#### Written request:
Give all of the lines again exactly as they read.

#### Provided data:
....

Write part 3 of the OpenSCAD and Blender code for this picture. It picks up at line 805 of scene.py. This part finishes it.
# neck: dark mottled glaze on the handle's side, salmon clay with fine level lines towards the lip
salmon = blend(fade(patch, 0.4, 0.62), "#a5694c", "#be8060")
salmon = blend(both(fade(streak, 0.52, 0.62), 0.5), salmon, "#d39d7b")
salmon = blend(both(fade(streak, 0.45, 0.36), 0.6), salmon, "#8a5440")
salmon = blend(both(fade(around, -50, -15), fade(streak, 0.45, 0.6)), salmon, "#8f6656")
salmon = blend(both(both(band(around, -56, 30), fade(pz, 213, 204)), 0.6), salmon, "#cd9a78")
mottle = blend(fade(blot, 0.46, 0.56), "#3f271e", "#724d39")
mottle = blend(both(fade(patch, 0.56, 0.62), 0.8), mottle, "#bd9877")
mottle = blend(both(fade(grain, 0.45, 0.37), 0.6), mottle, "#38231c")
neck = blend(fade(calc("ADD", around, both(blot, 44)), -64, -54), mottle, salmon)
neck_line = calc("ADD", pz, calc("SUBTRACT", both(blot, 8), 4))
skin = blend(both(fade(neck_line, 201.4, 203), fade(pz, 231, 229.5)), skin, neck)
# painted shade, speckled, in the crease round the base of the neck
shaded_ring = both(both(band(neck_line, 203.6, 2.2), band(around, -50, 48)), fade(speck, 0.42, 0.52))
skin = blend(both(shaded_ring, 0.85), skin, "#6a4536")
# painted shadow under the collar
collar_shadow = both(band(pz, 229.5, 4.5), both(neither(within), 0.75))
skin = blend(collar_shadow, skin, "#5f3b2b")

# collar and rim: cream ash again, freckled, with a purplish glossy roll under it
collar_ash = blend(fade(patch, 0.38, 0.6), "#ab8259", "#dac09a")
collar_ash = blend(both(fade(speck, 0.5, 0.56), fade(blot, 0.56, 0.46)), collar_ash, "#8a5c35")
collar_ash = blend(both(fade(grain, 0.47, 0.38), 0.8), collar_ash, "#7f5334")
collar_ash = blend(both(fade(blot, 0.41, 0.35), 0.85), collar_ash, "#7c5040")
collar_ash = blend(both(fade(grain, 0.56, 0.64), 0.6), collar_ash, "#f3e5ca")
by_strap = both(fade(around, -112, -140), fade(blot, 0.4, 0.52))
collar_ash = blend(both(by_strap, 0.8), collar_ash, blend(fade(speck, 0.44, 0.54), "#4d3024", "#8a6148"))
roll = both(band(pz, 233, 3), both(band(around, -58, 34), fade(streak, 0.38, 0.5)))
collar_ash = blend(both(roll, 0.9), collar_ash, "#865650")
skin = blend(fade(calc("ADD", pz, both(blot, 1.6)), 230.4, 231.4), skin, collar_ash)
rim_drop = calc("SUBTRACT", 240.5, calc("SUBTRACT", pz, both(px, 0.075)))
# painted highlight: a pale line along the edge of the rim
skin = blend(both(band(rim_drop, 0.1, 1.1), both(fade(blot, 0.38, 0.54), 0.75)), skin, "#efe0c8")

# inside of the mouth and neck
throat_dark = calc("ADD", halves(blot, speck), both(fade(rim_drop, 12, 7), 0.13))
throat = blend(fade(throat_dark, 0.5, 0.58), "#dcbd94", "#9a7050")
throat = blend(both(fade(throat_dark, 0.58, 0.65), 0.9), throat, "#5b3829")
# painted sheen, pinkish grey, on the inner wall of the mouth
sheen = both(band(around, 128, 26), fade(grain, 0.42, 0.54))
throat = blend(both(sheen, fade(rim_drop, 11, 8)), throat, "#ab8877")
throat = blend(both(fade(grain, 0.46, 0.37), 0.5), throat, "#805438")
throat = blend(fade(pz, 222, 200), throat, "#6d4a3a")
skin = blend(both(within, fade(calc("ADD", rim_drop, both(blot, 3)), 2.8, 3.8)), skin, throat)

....

#### Exercise answer:
Write part 3 of the OpenSCAD and Blender code for this picture. It picks up at line 805 of scene.py. This part finishes it.
# neck: dark mottled glaze on the handle's side, salmon clay with fine level lines towards the lip
salmon = blend(fade(patch, 0.4, 0.62), "#a5694c", "#be8060")
salmon = blend(both(fade(streak, 0.52, 0.62), 0.5), salmon, "#d39d7b")
salmon = blend(both(fade(streak, 0.45, 0.36), 0.6), salmon, "#8a5440")
salmon = blend(both(fade(around, -50, -15), fade(streak, 0.45, 0.6)), salmon, "#8f6656")
salmon = blend(both(both(band(around, -56, 30), fade(pz, 213, 204)), 0.6), salmon, "#cd9a78")
mottle = blend(fade(blot, 0.46, 0.56), "#3f271e", "#724d39")
mottle = blend(both(fade(patch, 0.56, 0.62), 0.8), mottle, "#bd9877")
mottle = blend(both(fade(grain, 0.45, 0.37), 0.6), mottle, "#38231c")
neck = blend(fade(calc("ADD", around, both(blot, 44)), -64, -54), mottle, salmon)
neck_line = calc("ADD", pz, calc("SUBTRACT", both(blot, 8), 4))
skin = blend(both(fade(neck_line, 201.4, 203), fade(pz, 231, 229.5)), skin, neck)
# painted shade, speckled, in the crease round the base of the neck
shaded_ring = both(both(band(neck_line, 203.6, 2.2), band(around, -50, 48)), fade(speck, 0.42, 0.52))
skin = blend(both(shaded_ring, 0.85), skin, "#6a4536")
# painted shadow under the collar
collar_shadow = both(band(pz, 229.5, 4.5), both(neither(within), 0.75))
skin = blend(collar_shadow, skin, "#5f3b2b")

# collar and rim: cream ash again, freckled, with a purplish glossy roll under it
collar_ash = blend(fade(patch, 0.38, 0.6), "#ab8259", "#dac09a")
collar_ash = blend(both(fade(speck, 0.5, 0.56), fade(blot, 0.56, 0.46)), collar_ash, "#8a5c35")
collar_ash = blend(both(fade(grain, 0.47, 0.38), 0.8), collar_ash, "#7f5334")
collar_ash = blend(both(fade(blot, 0.41, 0.35), 0.85), collar_ash, "#7c5040")
collar_ash = blend(both(fade(grain, 0.56, 0.64), 0.6), collar_ash, "#f3e5ca")
by_strap = both(fade(around, -112, -140), fade(blot, 0.4, 0.52))
collar_ash = blend(both(by_strap, 0.8), collar_ash, blend(fade(speck, 0.44, 0.54), "#4d3024", "#8a6148"))
roll = both(band(pz, 233, 3), both(band(around, -58, 34), fade(streak, 0.38, 0.5)))
collar_ash = blend(both(roll, 0.9), collar_ash, "#865650")
skin = blend(fade(calc("ADD", pz, both(blot, 1.6)), 230.4, 231.4), skin, collar_ash)
rim_drop = calc("SUBTRACT", 240.5, calc("SUBTRACT", pz, both(px, 0.075)))
# painted highlight: a pale line along the edge of the rim
skin = blend(both(band(rim_drop, 0.1, 1.1), both(fade(blot, 0.38, 0.54), 0.75)), skin, "#efe0c8")

# inside of the mouth and neck
throat_dark = calc("ADD", halves(blot, speck), both(fade(rim_drop, 12, 7), 0.13))
throat = blend(fade(throat_dark, 0.5, 0.58), "#dcbd94", "#9a7050")
throat = blend(both(fade(throat_dark, 0.58, 0.65), 0.9), throat, "#5b3829")
# painted sheen, pinkish grey, on the inner wall of the mouth
sheen = both(band(around, 128, 26), fade(grain, 0.42, 0.54))
throat = blend(both(sheen, fade(rim_drop, 11, 8)), throat, "#ab8877")
throat = blend(both(fade(grain, 0.46, 0.37), 0.5), throat, "#805438")
throat = blend(fade(pz, 222, 200), throat, "#6d4a3a")
skin = blend(both(within, fade(calc("ADD", rim_drop, both(blot, 3)), 2.8, 3.8)), skin, throat)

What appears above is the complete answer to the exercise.